I like it in general. Two concerns - will 10k symlinks in single directory work? And if host deletion orchestration fails for whatever reason, can we detect, there’s old symlink and replace it on recreation? It wouldn’t make the situation worse than it is today, but perhaps something that this helps solving.

Does that mean a file would be downloaded every time we create a host?

I believe that most of hosts are not in build mode, but if you have 10k hosts and you put them into build mode that would mean a lot of symlinks, yes. I hope this is an edge case.

Good point, we actually can now since it’s per-host symlink, we can create a cleaner thread/cron job to clean all symlinks older than X days. Users could opt-out from this easily.

I am assuming to keep the current behavior which is - check “last modified” flag and if the source document was unchanged, don’t download. If it’s different, download but to different (temp) filename and then rename according to content hash.

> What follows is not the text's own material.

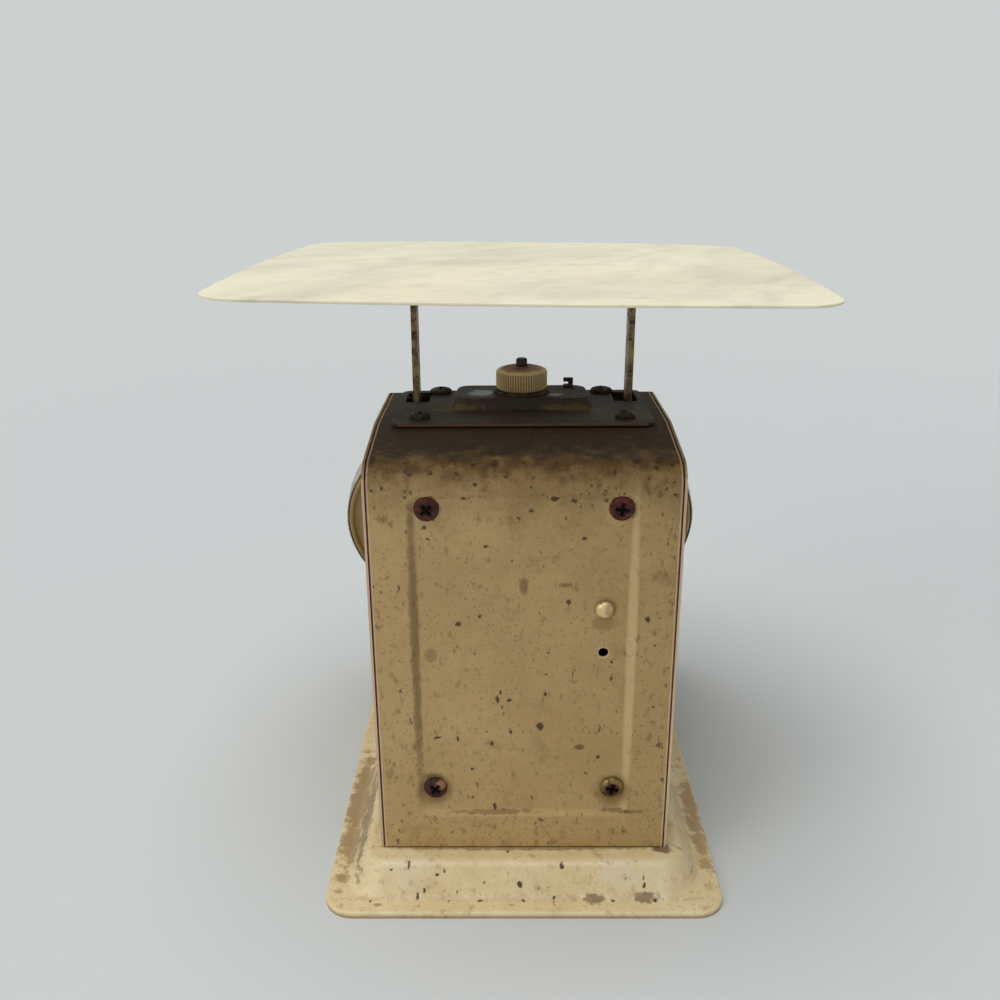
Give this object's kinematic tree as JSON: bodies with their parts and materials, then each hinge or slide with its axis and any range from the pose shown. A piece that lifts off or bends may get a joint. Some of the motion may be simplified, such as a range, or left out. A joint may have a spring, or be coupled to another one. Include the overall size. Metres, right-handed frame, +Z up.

This still doesn’t solve all problems with current tftp/media/os architecture. In particular, file download is part of host crud orchestration, which is one of the main causes for a bunch of problems we are seeing.

Why not consider a different design altogether, perhaps one where responsibility for managing os’, media, and files is delegated to one service? Possibly running on smart-proxy?

I was hoping to get some reasonable solution which does not break the Smart Proxy contract and still provides a good results. We all agree that this area needs a major overhaul but I am afraid we are talking and walking around for years. For this reason I was trying to push a reasonable short-term solution.

But since we passed 1.18 branching point, feel free to work on new ideas and designs.